|
Hi, one of the founders here. Attempting to address some of the comments in a single message. To help understand why we decided not to compare to existing methods: I think it would be difficult to do so fairly, since there are many tradeoffs and different use cases. It's not always the case that one technique is bad and the other is good, it's more about the targeted design point (say, cloud vs local). We are openly offering our numbers / benchmarks and looking for early partners that are aligned with our current value proposition (hence the closed beta).

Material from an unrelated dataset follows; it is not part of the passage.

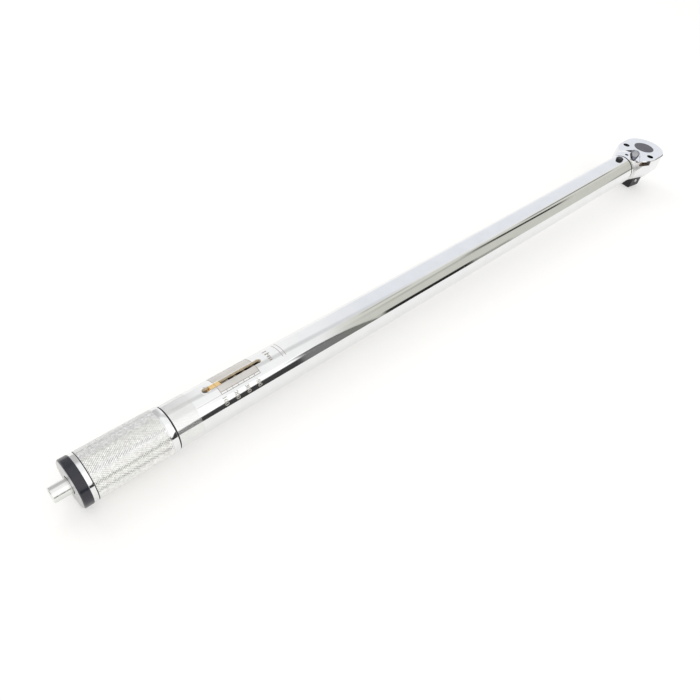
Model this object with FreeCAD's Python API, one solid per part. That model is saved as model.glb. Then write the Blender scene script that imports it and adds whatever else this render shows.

A good example is that llama.cpp is a fantastic framework to run models locally for the single-user case (batch=1). While llama.cpp supports different backends (RPi, CPU, GPU), I don't think it would be particularly fair to compare and show that MKML is better at a given perplexity, compression ratio, and speed on GPU for a multi-user case (batch >> 1), when that is not llama.cpp’s targeted use case (afaik). For example MKML achieves ~2700 tok/sec at batch 32 (i.e. 32 prompts in parallel) on a 4090 for a Llama-2 7B, with a ~4̶.̶2̶G̶B 5.2GB memory footprint, and perplexity that is ~fp16. Also, we're not currently wrapping any open source tools or techniques for quantization. Everything is our own and there’s more news to come soon. If anyone has specific technical questions I'd be happy to answer as best I can. Cheers,
Paul Merolla |
Maybe I'm misunderstanding MKML. As I understood it, MKML is a compression step that then feeds into another framework like HF's Transformers or PyTorch. If that's the case, then comparing MKML to llama.cpp is apples to oranges—the correct comparison would be to GGML and the various quantization methods. The inference engine and its intended use cases aren't what's in question here.
If a model compressed with MKML outperforms a standard quantized model in a batch setting, that's useful information! It would not be at all unfair for you to cite that as a strength, and it would increase your credibility because you wouldn't seem to be dodging the question of how you compare to your substitutes.